(continued from part 1)
Paul says that he will gladly boast in his infirmities, as a counter-argument of boasting in his strength. Here, the word “infirmities” has nothing to do with sickness, since sickness is not even discussed anywhere in the passage, and doesn’t even fit with the context of what was being said. The Greek word for weakness is “astheneia”, which literally means “lack of strength”. Paul is pointing to his lack of strength in the natural that would be adequate for dealing with this issue at hand, which is a series of satan-originated violent acts against him. Religious people followed him from city to city, stirred up crowds against Paul, which ended in brutality and violence toward Paul, including being stoned (in a non-narcotic way).

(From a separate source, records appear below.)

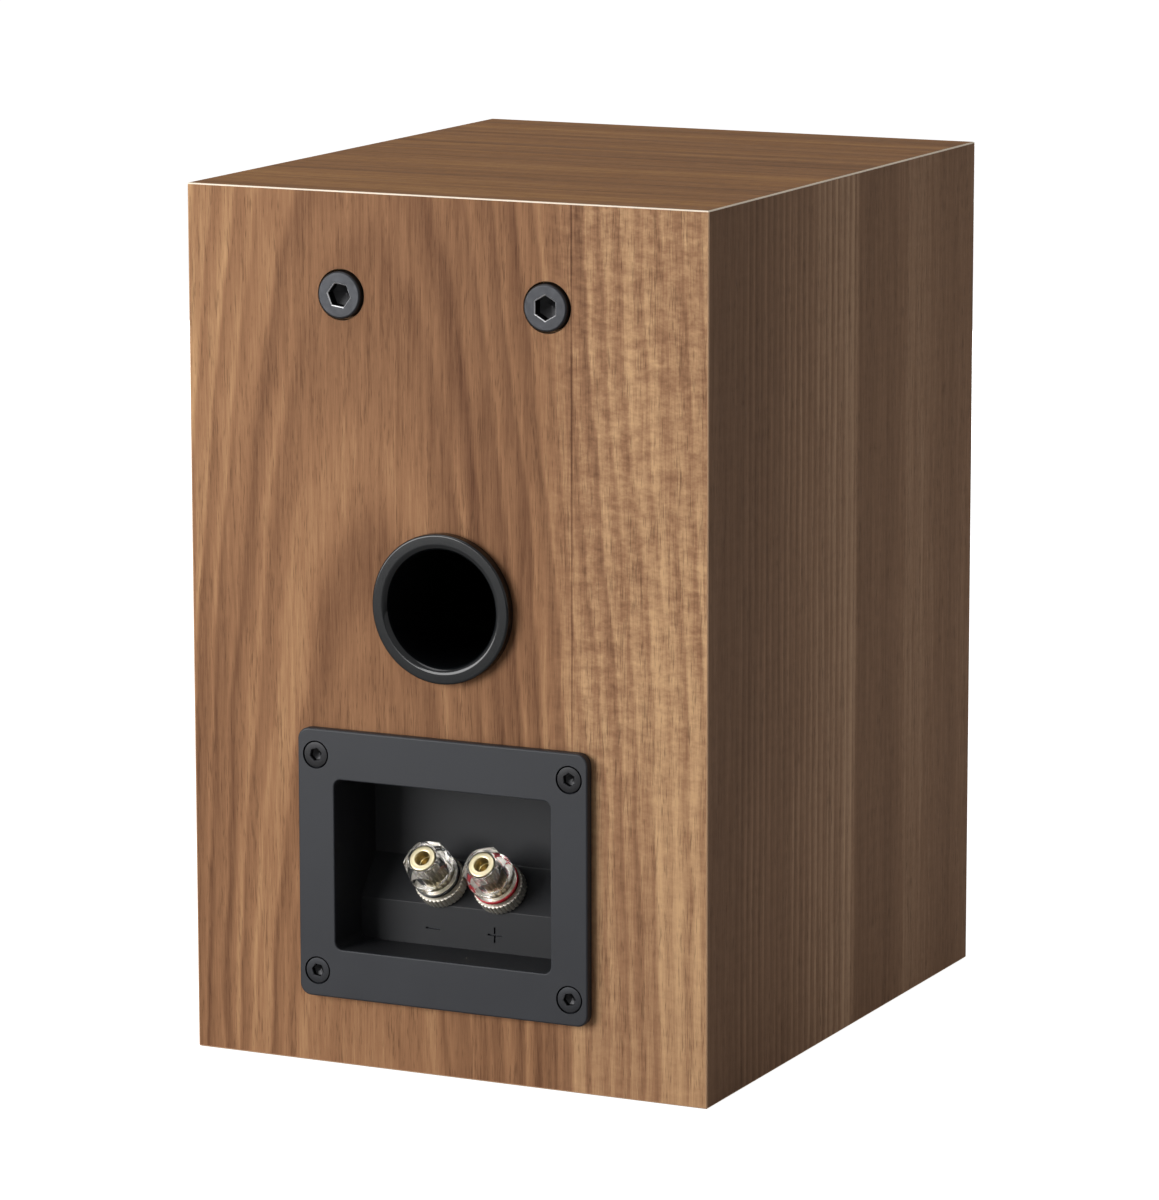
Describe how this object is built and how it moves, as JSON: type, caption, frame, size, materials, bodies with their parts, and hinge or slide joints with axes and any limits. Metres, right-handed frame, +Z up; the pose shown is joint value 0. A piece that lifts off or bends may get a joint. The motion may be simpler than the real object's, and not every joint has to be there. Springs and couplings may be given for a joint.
{
  "type": "bookshelf speaker",
  "caption": "Two-way bookshelf speaker in a mitred walnut cabinet with a rear port, recessed binding posts and wall-hanging bolts.",
  "frame": {"origin": "on the floor, under the middle of the overall box", "axes": "+Z up, the front baffle faces -Y, the rear panel with its port and terminals faces +Y, +X to the left when seen from behind"},
  "size_m": [0.164, 0.1994, 0.255],
  "materials": {
    "walnut": "satin",
    "baffle_black": "satin",
    "satin_black": "satin",
    "gloss_black": "gloss",
    "black_steel": "satin",
    "zinc": "satin",
    "gold": "polished",
    "nickel": "polished",
    "acrylic": "clear",
    "red_plastic": "gloss",
    "black_plastic": "gloss",
    "rubber": "matte",
    "paper_cone": "matte",
    "silk": "matte",
    "spider_cloth": "matte",
    "ferrite": "matte",
    "copper": "polished",
    "board_green": "satin",
    "film_yellow": "gloss",
    "wadding_white": "matte"
  },
  "bodies": {
    "root": {"bottom_panel": "walnut", "crossover_board": "board_green", "crossover_capacitor": "film_yellow", "crossover_choke": "copper", "front_baffle": "baffle_black", "input_lead_negative": "black_plastic", "input_lead_positive": "red_plastic", "knurled_collar_negative": "nickel", "knurled_collar_positive": "nickel", "left_panel": "walnut", "port_tube": "gloss_black", "post_nut_negative": "nickel", "post_nut_positive": "nickel", "post_rod_negative": "gold", "post_rod_positive": "gold", "rear_panel": "walnut", "right_panel": "walnut", "terminal_cup": "satin_black", "terminal_gasket": "rubber", "terminal_screw_1": "black_steel", "terminal_screw_2": "black_steel", "terminal_screw_3": "black_steel", "terminal_screw_4": "black_steel", "top_panel": "walnut", "tweeter_faceplate": "satin_black", "tweeter_lead": "black_plastic", "tweeter_motor": "ferrite", "tweeter_screw_1": "black_steel", "tweeter_screw_2": "black_steel", "tweeter_screw_3": "black_steel", "tweeter_surround": "silk", "wadding": "wadding_white", "wall_bolt_left": "black_steel", "wall_bolt_right": "black_steel", "wall_insert_left": "zinc", "wall_insert_right": "zinc", "woofer_basket": "black_steel", "woofer_gasket": "rubber", "woofer_lead": "black_plastic", "woofer_magnet": "ferrite", "woofer_screw_1": "black_steel", "woofer_screw_2": "black_steel", "woofer_screw_3": "black_steel", "woofer_screw_4": "black_steel", "woofer_spider": "spider_cloth", "woofer_surround": "rubber", "woofer_top_plate": "zinc", "woofer_yoke": "zinc"},
    "washer_negative": {"clamp_washer_negative": "nickel"},
    "cap_negative": {"colour_ring_negative": "black_plastic", "post_cap_negative": "acrylic", "post_sleeve_negative": "gold"},
    "washer_positive": {"clamp_washer_positive": "nickel"},
    "cap_positive": {"colour_ring_positive": "red_plastic", "post_cap_positive": "acrylic", "post_sleeve_positive": "gold"},
    "cone_assembly": {"woofer_cone": "paper_cone", "woofer_dust_cap": "rubber", "woofer_voice_coil": "copper"},
    "dome_assembly": {"tweeter_dome": "silk"}
  },
  "joints": [
    {"name": "cap_negative_travel", "type": "slide", "parent": "root", "child": "washer_negative", "axis": [0, 0.788, 0.6157], "range_m": [0, 0.005]},
    {"name": "cap_negative_screw", "type": "hinge", "parent": "washer_negative", "child": "cap_negative", "pos_m": [0.0095, 0.0784, 0.05174], "axis": [0, 0.788, 0.6157], "range_deg": [0, 1800]},
    {"name": "cap_positive_travel", "type": "slide", "parent": "root", "child": "washer_positive", "axis": [0, 0.788, 0.6157], "range_m": [0, 0.005]},
    {"name": "cap_positive_screw", "type": "hinge", "parent": "washer_positive", "child": "cap_positive", "pos_m": [-0.0095, 0.0784, 0.05174], "axis": [0, 0.788, 0.6157], "range_deg": [0, 1800]},
    {"name": "cone_travel", "type": "slide", "parent": "root", "child": "cone_assembly", "axis": [0, 1, 0], "range_m": [-0.003, 0.003], "stiffness_N_per_m": 1100, "deforming": ["woofer_surround", "woofer_spider"]},
    {"name": "dome_travel", "type": "slide", "parent": "root", "child": "dome_assembly", "axis": [0, 1, 0], "range_m": [-0.0003, 0.0003], "stiffness_N_per_m": 1500, "deforming": ["tweeter_surround"]}
  ],
  "couplings": [
    {"joint": "cap_negative_travel", "follows": "cap_negative_screw", "m_per_rad": 0.00015915},
    {"joint": "cap_positive_travel", "follows": "cap_positive_screw", "m_per_rad": 0.00015915}
  ]
}
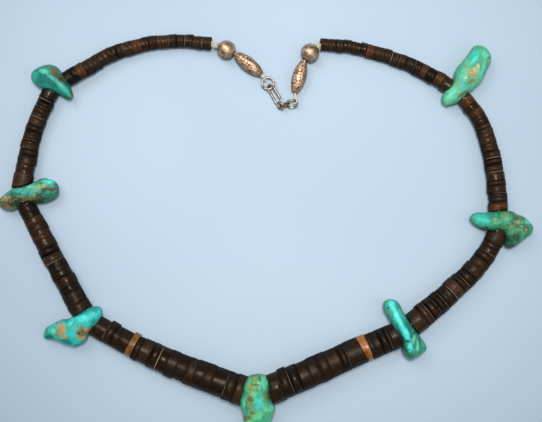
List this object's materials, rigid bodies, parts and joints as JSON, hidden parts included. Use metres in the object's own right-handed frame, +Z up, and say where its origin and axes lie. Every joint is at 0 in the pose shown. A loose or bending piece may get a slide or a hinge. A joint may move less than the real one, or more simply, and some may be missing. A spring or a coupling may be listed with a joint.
{
  "type": "heishi bead necklace",
  "caption": "Closed necklace loop of graduated dark shell discs with tumbled turquoise nuggets, silver beads and a fastened hook-and-ring clasp, lying on a surface.",
  "frame": {"origin": "centre of the bounding box in plan, on the surface the necklace lies on", "axes": "+X to the right across the loop as seen from above with the clasp at the top, +Y from the centre stone towards the clasp, +Z up"},
  "size_m": [0.197, 0.1476, 0.0112],
  "materials": {
    "heishi": "polished",
    "amber": "polished",
    "turquoise": "polished",
    "silver": "tarnished",
    "clasp_wire": "tarnished",
    "thread": "twisted"
  },
  "bodies": {
    "root": {"heishi_left": "heishi", "heishi_right": "heishi", "amber_disc_left": "amber", "amber_disc_right": "amber", "nugget_left_top": "turquoise", "nugget_left_middle": "turquoise", "nugget_left_bottom": "turquoise", "nugget_center": "turquoise", "nugget_right_bottom": "turquoise", "nugget_right_middle": "turquoise", "nugget_right_top": "turquoise", "round_bead_left": "silver", "round_bead_right": "silver", "barrel_bead_left": "silver", "barrel_bead_right": "silver", "thread": "thread", "jump_ring": "clasp_wire", "hook": "clasp_wire", "chain_link": "clasp_wire", "end_ring": "clasp_wire"}
  },
  "joints": []
}
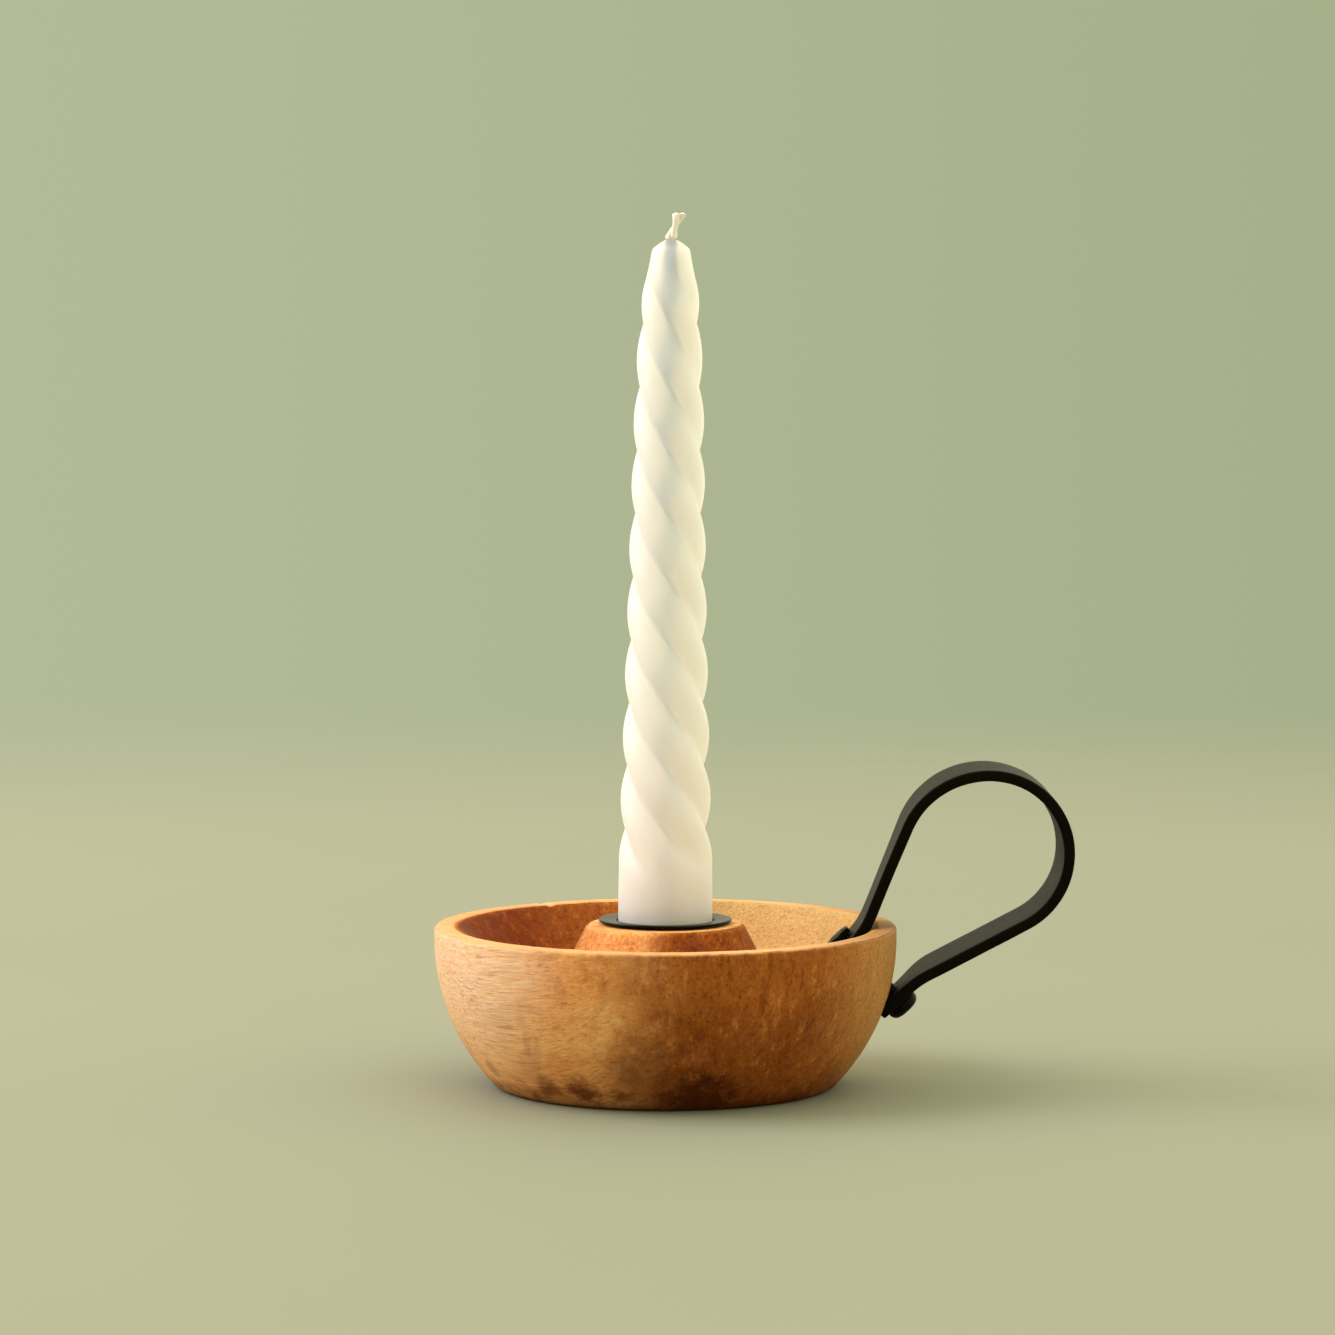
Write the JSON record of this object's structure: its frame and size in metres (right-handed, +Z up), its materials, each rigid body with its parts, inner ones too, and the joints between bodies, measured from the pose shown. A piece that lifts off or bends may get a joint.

Here’s passage that’s often quoted (usually out of context) and is just as often misunderstood:
2 Corinthians 12:5-10
7 And lest I should be exalted above measure by the abundance of the revelations, a thorn in the flesh was given to me, a messenger of Satan to buffet me, lest I be exalted above measure.
First, let’s give this a little context. 2 Corinthians is dated approximately at about AD 55-58, most likely historically placing it in Acts chapter 20, in Macedonia (northern Greece). Here are some highlights of the difficulties that happened in Paul’s ministry up to that point (listed in sequence; the years depending on the dating scheme used could be off by 1-2 years):
~ 48 A.D.
province: Galatia / city: Antioch (of Pisidia)
50 But the Jewish leaders incited the God-fearing women of high standing and the leading men of the city. They stirred up persecution against Paul and Barnabas, and expelled them from their region.